For the material that follows, list every line containing the word "this".

========================================

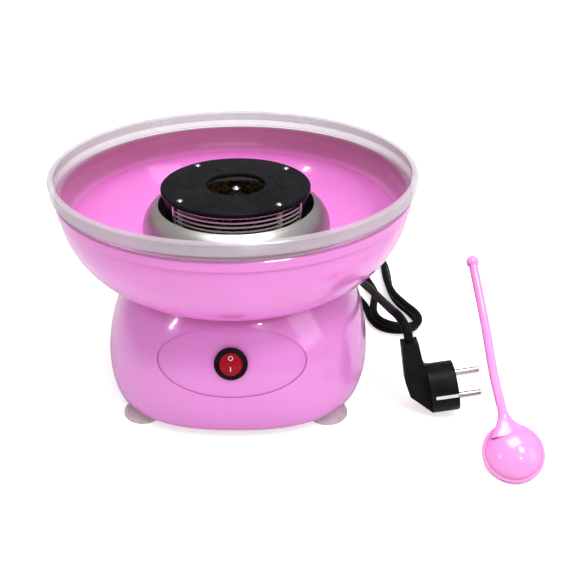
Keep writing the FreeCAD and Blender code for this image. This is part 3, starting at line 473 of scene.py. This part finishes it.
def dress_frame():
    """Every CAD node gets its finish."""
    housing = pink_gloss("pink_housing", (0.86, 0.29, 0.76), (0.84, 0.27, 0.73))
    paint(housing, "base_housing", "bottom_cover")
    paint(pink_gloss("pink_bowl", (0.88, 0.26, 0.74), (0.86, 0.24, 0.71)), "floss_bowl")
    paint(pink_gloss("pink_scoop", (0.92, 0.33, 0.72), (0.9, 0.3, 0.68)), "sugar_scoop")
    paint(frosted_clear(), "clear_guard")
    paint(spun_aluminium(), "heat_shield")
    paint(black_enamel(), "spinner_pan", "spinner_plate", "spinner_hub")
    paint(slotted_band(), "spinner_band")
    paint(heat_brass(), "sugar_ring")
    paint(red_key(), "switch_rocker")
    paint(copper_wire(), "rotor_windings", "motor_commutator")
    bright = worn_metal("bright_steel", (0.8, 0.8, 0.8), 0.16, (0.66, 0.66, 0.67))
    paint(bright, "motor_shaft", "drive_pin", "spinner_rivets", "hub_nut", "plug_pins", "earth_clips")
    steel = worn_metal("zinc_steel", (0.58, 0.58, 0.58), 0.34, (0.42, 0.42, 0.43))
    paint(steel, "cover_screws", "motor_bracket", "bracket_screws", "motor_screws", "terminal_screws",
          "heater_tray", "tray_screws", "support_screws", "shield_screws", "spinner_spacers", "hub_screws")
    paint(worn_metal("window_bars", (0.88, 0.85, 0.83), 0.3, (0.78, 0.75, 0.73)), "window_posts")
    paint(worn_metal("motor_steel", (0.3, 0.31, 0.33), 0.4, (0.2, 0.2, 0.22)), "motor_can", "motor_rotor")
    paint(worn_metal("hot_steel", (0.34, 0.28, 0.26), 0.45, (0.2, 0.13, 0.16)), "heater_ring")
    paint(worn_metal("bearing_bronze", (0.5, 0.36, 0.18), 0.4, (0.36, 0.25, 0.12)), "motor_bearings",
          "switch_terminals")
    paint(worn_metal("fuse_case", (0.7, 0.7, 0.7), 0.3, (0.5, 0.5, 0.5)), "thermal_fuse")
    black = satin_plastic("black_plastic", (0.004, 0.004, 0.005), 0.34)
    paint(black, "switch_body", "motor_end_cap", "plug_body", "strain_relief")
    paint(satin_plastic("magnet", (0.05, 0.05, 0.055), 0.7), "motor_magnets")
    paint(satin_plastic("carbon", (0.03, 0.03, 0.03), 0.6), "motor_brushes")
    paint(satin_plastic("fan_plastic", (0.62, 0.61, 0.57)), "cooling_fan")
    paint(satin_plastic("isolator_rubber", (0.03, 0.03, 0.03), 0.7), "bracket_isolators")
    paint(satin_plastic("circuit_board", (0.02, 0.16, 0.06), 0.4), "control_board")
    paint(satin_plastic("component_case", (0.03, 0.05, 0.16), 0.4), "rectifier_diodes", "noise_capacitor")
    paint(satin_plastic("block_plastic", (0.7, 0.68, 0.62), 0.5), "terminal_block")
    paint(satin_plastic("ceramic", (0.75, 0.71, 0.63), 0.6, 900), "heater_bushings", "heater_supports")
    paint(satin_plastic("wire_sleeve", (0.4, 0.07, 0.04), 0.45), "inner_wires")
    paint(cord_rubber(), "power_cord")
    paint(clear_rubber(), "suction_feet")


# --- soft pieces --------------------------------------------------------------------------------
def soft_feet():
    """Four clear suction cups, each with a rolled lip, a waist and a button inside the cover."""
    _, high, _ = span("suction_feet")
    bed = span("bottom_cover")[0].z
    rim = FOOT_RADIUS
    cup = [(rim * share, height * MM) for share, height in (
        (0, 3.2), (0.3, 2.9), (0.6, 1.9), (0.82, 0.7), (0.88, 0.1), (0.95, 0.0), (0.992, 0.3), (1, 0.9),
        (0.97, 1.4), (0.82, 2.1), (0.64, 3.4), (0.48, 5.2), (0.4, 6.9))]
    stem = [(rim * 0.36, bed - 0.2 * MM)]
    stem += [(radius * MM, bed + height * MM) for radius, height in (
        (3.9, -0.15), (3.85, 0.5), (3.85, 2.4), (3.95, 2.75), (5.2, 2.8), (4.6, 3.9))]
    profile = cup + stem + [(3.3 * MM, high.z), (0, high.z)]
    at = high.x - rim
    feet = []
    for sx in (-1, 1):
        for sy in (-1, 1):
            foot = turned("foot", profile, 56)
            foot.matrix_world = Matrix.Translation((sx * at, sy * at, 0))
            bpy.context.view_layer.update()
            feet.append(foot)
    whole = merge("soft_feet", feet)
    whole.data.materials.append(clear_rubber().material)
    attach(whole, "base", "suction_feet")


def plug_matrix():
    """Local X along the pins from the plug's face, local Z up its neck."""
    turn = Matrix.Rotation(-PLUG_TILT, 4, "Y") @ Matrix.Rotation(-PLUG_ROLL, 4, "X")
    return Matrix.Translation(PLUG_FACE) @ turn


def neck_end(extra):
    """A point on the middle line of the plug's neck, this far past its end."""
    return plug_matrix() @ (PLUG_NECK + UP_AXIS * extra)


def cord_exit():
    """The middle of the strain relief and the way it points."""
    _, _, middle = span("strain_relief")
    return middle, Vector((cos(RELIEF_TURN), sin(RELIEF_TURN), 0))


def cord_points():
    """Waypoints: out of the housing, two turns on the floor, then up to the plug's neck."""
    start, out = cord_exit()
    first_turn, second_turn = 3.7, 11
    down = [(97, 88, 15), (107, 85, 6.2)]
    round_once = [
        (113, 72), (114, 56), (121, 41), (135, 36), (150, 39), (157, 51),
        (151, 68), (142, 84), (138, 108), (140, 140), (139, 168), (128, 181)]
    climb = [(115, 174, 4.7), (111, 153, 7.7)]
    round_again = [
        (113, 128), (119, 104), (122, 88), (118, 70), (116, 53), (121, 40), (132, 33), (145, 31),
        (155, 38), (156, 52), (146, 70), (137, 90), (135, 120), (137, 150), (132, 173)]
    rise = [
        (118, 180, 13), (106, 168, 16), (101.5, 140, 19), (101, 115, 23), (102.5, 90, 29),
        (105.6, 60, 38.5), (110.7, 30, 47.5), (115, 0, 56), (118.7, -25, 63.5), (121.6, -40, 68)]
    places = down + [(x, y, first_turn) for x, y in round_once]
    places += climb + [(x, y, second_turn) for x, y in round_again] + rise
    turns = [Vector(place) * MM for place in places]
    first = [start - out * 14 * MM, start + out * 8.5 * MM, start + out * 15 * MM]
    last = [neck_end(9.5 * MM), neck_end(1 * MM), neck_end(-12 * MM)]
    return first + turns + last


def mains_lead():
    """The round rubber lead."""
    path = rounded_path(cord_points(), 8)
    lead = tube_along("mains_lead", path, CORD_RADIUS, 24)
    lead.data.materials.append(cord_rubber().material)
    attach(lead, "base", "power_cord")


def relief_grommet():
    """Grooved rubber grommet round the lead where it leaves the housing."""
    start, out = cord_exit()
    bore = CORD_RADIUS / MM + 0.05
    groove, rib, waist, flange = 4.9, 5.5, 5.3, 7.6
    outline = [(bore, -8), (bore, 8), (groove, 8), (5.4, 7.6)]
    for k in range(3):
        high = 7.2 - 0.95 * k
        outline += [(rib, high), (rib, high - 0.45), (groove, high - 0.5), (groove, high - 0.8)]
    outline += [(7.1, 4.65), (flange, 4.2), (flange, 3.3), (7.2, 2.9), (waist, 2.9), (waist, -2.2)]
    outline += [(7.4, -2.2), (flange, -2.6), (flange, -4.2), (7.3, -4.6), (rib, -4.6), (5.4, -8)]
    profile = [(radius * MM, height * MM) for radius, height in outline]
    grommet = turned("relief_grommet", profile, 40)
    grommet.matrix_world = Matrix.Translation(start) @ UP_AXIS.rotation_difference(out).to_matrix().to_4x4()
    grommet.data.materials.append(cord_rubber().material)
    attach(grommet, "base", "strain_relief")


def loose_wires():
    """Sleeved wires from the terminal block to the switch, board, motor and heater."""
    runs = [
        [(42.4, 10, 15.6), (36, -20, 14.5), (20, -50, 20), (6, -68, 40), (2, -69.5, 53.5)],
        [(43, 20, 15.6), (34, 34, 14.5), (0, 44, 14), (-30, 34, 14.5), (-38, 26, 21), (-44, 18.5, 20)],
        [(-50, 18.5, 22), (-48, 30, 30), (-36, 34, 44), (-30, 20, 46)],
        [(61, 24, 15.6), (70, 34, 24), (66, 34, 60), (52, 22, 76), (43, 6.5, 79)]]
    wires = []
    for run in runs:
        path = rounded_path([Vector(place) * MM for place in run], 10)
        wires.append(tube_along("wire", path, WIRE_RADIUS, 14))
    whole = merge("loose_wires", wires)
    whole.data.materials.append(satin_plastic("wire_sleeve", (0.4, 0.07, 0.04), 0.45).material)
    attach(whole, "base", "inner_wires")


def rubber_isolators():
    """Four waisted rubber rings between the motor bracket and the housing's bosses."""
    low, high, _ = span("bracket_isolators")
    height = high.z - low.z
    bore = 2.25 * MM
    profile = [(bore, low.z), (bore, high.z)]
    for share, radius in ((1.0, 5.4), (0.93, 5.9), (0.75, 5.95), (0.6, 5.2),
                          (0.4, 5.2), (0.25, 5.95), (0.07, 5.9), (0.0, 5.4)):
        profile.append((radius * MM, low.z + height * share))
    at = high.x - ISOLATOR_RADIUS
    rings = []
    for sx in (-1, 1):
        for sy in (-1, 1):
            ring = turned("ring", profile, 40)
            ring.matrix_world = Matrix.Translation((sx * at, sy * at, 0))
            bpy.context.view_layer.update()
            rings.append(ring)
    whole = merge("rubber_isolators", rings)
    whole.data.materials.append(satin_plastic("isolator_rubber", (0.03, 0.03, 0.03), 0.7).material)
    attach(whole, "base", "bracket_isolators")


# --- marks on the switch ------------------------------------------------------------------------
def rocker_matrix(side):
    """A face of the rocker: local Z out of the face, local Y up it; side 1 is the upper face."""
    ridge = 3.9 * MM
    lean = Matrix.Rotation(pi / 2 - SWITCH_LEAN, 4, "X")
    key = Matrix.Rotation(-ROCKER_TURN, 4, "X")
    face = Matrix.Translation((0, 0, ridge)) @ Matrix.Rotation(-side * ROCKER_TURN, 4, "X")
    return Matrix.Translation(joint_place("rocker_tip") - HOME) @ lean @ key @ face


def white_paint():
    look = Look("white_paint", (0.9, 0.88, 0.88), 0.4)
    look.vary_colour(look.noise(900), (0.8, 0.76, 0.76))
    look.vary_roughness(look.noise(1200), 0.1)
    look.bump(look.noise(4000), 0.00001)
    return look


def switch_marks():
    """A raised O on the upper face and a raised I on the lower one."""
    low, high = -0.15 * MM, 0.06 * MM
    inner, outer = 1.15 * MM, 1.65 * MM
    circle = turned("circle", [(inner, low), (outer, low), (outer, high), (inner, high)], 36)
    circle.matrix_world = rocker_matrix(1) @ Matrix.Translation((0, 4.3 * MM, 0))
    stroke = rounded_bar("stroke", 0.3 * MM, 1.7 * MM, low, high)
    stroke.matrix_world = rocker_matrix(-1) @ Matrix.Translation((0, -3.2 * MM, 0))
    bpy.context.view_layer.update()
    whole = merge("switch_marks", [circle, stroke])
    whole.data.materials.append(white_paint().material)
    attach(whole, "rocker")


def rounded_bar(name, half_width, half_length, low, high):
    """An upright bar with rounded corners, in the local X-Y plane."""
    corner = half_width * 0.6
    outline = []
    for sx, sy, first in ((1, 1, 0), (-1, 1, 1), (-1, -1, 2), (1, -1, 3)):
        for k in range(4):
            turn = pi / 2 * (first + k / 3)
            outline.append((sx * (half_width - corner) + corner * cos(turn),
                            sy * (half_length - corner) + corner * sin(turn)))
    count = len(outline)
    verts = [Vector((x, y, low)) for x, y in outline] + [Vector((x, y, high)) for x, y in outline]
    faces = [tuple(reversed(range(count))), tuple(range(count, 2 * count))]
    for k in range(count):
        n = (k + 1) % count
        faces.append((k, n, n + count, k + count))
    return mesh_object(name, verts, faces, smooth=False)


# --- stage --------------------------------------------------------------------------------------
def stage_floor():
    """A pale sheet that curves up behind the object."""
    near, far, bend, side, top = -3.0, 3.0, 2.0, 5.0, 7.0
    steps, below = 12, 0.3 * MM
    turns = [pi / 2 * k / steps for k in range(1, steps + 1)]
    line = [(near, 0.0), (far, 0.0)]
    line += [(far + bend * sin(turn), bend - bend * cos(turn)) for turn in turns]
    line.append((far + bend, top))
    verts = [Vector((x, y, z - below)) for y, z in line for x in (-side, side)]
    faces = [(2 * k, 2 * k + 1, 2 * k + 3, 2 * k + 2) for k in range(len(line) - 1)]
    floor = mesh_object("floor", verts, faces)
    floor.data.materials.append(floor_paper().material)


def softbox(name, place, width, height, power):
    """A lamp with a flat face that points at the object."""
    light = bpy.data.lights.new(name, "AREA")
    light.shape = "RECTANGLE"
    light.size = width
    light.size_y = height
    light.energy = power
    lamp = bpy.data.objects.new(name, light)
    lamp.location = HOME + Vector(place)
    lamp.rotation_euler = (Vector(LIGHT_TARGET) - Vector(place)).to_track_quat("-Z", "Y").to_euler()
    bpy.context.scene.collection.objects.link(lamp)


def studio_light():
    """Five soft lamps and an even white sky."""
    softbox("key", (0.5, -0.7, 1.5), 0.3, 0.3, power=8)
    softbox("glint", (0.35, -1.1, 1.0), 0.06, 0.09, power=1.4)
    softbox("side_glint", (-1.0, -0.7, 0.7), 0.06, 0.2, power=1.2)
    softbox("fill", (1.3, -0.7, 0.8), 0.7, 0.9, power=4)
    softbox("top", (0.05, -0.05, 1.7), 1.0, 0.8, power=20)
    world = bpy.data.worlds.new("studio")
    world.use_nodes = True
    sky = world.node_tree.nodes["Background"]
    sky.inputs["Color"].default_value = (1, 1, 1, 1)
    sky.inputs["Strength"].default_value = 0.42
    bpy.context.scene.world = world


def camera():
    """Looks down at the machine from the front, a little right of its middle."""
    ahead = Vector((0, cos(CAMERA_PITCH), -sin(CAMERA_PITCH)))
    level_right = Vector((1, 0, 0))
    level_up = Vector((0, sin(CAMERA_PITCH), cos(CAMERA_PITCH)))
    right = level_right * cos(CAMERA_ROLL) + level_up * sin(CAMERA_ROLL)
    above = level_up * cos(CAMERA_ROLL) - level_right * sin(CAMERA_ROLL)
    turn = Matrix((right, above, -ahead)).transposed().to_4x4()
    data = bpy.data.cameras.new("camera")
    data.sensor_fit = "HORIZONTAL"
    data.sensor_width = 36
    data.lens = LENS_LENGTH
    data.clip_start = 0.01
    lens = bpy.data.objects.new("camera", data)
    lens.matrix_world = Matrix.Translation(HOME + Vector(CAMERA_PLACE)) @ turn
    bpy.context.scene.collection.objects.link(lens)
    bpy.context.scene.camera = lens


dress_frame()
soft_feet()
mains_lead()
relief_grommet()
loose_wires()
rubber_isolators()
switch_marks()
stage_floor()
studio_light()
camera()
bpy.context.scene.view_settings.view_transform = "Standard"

========================================

Task output ::
Keep writing the FreeCAD and Blender code for this image. This is part 3, starting at line 473 of scene.py. This part finishes it.
    """A point on the middle line of the plug's neck, this far past its end."""